We’ve created our own dirty tool which prototypes the approach we wish to have. Essentially, it’s a library intended to be used in an ammonite script which takes declarative project definitions and emits SBT build files.

You may find a real project using it here. In case you want to play with it you would need Coursier installed. After you clone the project you may try the following commands:

# generates pure JVM project
./sbtgen.sc

# generates JVM/JS cross-project
./sbtgen.sc --js

# generates pure JVM project for just one of our components
./sbtgen.sc -u distage

Currently sbtgen is a very simple and dirty prototype but it made our team happy. Now it’s easy to release, when we need it we may choose what to work on, what to build and what to test. Also, surprisingly, SBT startup time is much shorter when we generate our projects instead of using sophisticated plugins to avoid settings duplication.

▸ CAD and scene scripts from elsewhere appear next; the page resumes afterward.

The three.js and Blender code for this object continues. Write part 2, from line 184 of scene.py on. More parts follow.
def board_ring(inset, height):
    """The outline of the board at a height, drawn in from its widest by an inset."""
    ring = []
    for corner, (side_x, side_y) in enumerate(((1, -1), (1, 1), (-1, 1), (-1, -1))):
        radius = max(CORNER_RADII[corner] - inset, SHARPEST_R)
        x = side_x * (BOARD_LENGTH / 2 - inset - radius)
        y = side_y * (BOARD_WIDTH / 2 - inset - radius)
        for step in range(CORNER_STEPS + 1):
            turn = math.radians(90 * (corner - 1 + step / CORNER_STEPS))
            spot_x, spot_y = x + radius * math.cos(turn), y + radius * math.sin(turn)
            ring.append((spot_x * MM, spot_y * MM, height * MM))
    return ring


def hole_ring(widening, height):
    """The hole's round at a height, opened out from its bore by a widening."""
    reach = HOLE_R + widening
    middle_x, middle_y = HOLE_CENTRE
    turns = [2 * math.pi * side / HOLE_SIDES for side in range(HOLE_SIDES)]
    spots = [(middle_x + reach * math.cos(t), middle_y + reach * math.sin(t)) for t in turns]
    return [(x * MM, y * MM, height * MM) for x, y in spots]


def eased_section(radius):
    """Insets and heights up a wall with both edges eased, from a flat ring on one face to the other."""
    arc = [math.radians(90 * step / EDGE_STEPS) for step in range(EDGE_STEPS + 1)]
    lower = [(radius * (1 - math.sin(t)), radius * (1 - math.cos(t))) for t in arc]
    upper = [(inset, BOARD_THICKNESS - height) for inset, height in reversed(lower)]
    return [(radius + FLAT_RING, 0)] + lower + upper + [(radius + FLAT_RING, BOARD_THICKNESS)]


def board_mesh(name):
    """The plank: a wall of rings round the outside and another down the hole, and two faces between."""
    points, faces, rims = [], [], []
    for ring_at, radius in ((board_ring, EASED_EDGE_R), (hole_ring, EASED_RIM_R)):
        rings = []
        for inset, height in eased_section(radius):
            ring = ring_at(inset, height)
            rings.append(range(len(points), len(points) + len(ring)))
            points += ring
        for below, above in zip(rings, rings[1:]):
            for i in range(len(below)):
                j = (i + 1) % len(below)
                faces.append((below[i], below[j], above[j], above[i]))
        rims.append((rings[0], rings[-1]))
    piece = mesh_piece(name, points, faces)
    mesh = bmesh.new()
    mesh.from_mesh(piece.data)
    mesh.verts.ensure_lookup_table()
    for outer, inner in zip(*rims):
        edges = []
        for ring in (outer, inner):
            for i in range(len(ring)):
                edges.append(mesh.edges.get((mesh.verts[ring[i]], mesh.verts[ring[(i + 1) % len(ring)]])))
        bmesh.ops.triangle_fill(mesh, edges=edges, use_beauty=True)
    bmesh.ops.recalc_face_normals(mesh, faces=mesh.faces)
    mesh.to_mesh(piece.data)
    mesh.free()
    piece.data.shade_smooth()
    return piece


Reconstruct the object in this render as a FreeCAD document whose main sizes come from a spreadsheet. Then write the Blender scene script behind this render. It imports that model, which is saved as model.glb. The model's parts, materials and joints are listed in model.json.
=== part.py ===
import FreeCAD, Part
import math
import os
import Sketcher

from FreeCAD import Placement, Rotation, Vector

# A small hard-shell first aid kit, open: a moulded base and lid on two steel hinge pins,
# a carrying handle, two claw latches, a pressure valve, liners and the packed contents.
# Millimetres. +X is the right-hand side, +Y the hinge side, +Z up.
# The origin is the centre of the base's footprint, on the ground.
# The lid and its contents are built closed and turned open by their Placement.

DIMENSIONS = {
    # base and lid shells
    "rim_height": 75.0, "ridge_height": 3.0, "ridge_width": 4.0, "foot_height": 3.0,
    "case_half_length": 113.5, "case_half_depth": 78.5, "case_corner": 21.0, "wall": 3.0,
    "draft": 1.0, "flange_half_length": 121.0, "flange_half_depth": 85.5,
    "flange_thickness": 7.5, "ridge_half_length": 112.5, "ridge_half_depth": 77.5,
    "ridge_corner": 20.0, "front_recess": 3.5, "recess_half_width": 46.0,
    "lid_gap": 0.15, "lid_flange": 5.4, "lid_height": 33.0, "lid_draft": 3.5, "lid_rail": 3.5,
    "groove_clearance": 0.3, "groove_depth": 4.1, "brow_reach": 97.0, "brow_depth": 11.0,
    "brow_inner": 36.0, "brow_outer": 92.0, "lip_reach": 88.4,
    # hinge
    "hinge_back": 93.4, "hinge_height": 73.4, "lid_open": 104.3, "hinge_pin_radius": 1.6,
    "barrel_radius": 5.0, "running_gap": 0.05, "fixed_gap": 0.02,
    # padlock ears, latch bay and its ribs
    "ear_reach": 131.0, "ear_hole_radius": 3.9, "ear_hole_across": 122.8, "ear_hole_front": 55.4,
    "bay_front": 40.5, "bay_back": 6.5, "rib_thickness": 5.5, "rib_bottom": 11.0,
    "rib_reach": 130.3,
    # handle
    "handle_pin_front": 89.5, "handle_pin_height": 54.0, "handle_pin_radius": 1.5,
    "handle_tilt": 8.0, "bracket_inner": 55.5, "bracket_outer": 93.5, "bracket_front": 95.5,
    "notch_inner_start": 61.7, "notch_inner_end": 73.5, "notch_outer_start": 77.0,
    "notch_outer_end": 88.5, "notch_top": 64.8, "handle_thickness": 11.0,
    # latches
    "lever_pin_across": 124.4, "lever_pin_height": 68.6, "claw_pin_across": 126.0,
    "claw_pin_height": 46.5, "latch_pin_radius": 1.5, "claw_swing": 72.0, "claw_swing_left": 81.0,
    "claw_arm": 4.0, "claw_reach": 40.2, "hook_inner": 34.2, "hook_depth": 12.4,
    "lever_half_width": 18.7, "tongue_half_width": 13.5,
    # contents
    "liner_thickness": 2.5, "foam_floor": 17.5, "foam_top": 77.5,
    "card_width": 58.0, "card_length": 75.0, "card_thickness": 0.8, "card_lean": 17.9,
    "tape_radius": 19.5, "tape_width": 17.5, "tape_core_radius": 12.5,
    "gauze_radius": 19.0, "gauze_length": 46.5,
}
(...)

I don’t encourage you to use sbtgen, but next time you think about organizing your code, consider the RBR workflow even if you would have to write your own code generator.

I can say for sure that you will not be disappointed.

Things to do

sbtgen needs to support multi-repository layouts. At this point all the source code needs to be kept together with the build descriptor,
I think such functionality should be incorporated into SBT. There are some plugins (sbt-projectmatrix and sriracha) that make SBT projects somewhat configurable and less rigid, but they are still far from what we actually need.

P.S.

The idea of roles is very useful in many different domains. For example, we may fuse microservices into “flexible monoliths”; check our slides. You may also read about our project, distage, a module system with an automatic solver for Scala. It allows you to build multi-role applications.

You may follow me on twitter.

Updates

Nov/2019

The author of a similar tool for .NET/C# and JS projects approached me recently. Here you may find his tool. I think it’s a good proof that the idea is viable. I also think we need new flexible polyglot build tools that support a role-based approach (Bazel?). I have a computational model suitable for such tools, and one day I’ll make another post about it.